#### Data ####

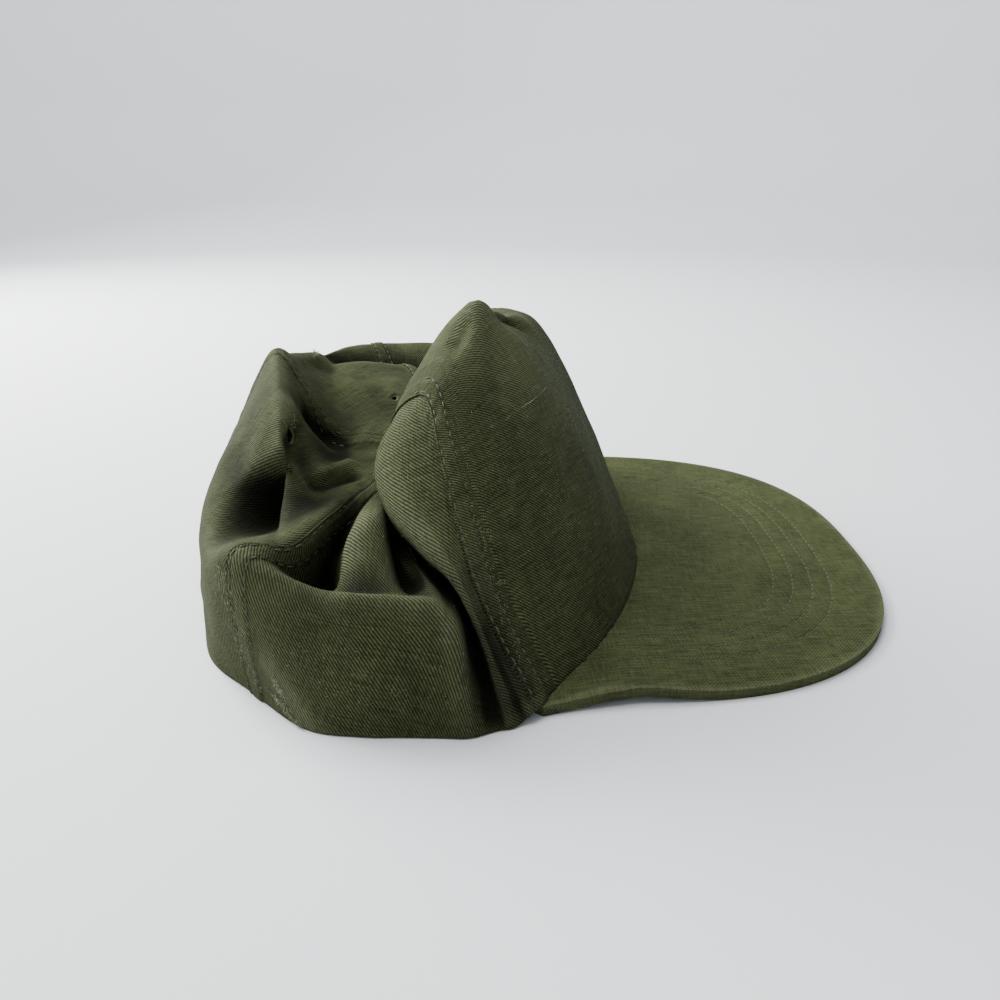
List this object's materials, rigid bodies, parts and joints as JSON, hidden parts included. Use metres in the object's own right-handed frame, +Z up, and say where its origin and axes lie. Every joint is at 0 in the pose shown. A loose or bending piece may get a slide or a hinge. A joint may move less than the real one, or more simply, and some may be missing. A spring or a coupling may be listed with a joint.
{
  "type": "patrol cap",
  "caption": "Soft cotton twill patrol cap lying on a surface with its crown fallen in and its flat stitched peak to one side; open underneath for the head.",
  "frame": {"origin": "middle of the cap's box, on the surface that it lies on", "axes": "+X towards the tip of the peak, +Y towards the wearer's left, +Z up"},
  "size_m": [0.239, 0.2202, 0.0968],
  "materials": {
    "olive_twill": "washed cotton twill, matt, with worn pale fibres along the seams and the rear hem",
    "peak_twill": "the same twill over a stiff peak, sewn with rows of pale stitches",
    "eyelet_thread": "matt cotton thread sewn round the hole"
  },
  "bodies": {
    "root": {"front_panel": "olive_twill", "right_side_panel": "olive_twill", "right_back_panel": "olive_twill", "left_back_panel": "olive_twill", "left_side_panel": "olive_twill", "peak": "peak_twill", "right_eyelet": "eyelet_thread", "left_eyelet": "eyelet_thread"}
  },
  "joints": []
}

####

-- Written task --
Repeat the material in full, exactly as it stands.

-- Response --
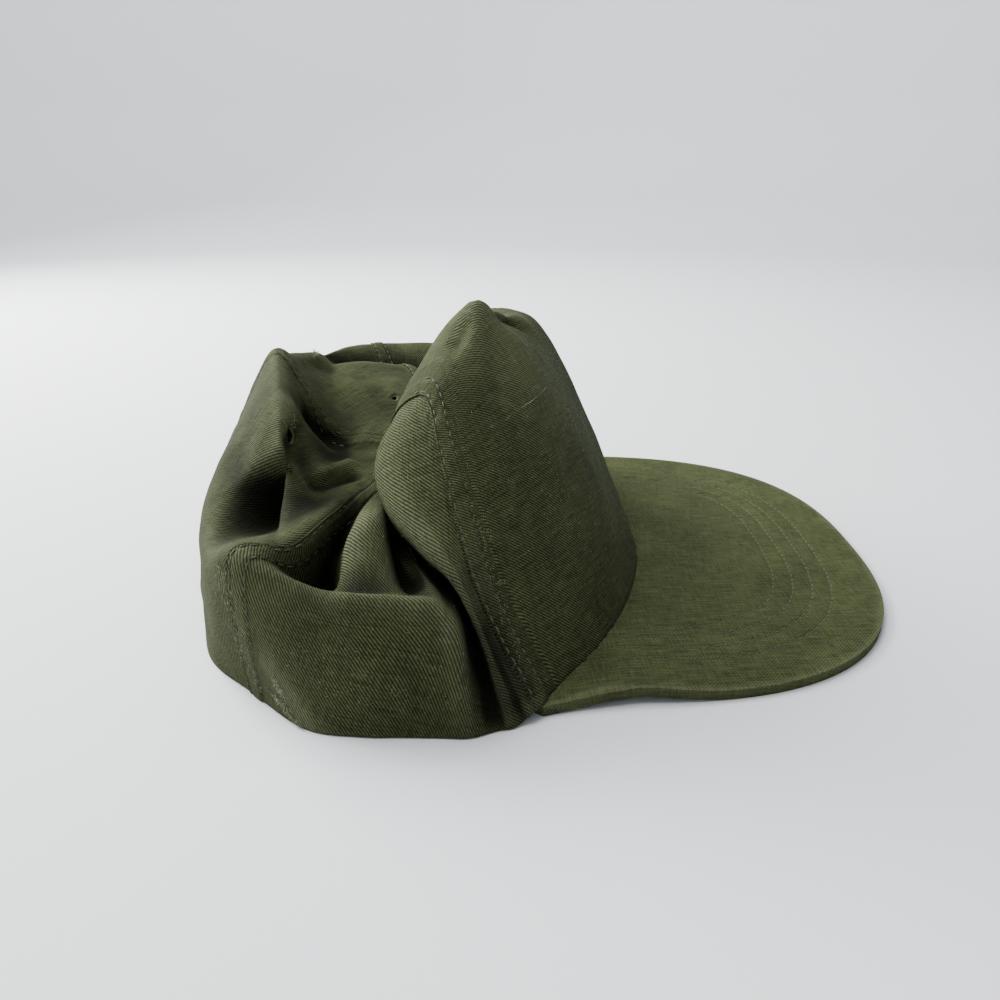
List this object's materials, rigid bodies, parts and joints as JSON, hidden parts included. Use metres in the object's own right-handed frame, +Z up, and say where its origin and axes lie. Every joint is at 0 in the pose shown. A loose or bending piece may get a slide or a hinge. A joint may move less than the real one, or more simply, and some may be missing. A spring or a coupling may be listed with a joint.
{
  "type": "patrol cap",
  "caption": "Soft cotton twill patrol cap lying on a surface with its crown fallen in and its flat stitched peak to one side; open underneath for the head.",
  "frame": {"origin": "middle of the cap's box, on the surface that it lies on", "axes": "+X towards the tip of the peak, +Y towards the wearer's left, +Z up"},
  "size_m": [0.239, 0.2202, 0.0968],
  "materials": {
    "olive_twill": "washed cotton twill, matt, with worn pale fibres along the seams and the rear hem",
    "peak_twill": "the same twill over a stiff peak, sewn with rows of pale stitches",
    "eyelet_thread": "matt cotton thread sewn round the hole"
  },
  "bodies": {
    "root": {"front_panel": "olive_twill", "right_side_panel": "olive_twill", "right_back_panel": "olive_twill", "left_back_panel": "olive_twill", "left_side_panel": "olive_twill", "peak": "peak_twill", "right_eyelet": "eyelet_thread", "left_eyelet": "eyelet_thread"}
  },
  "joints": []
}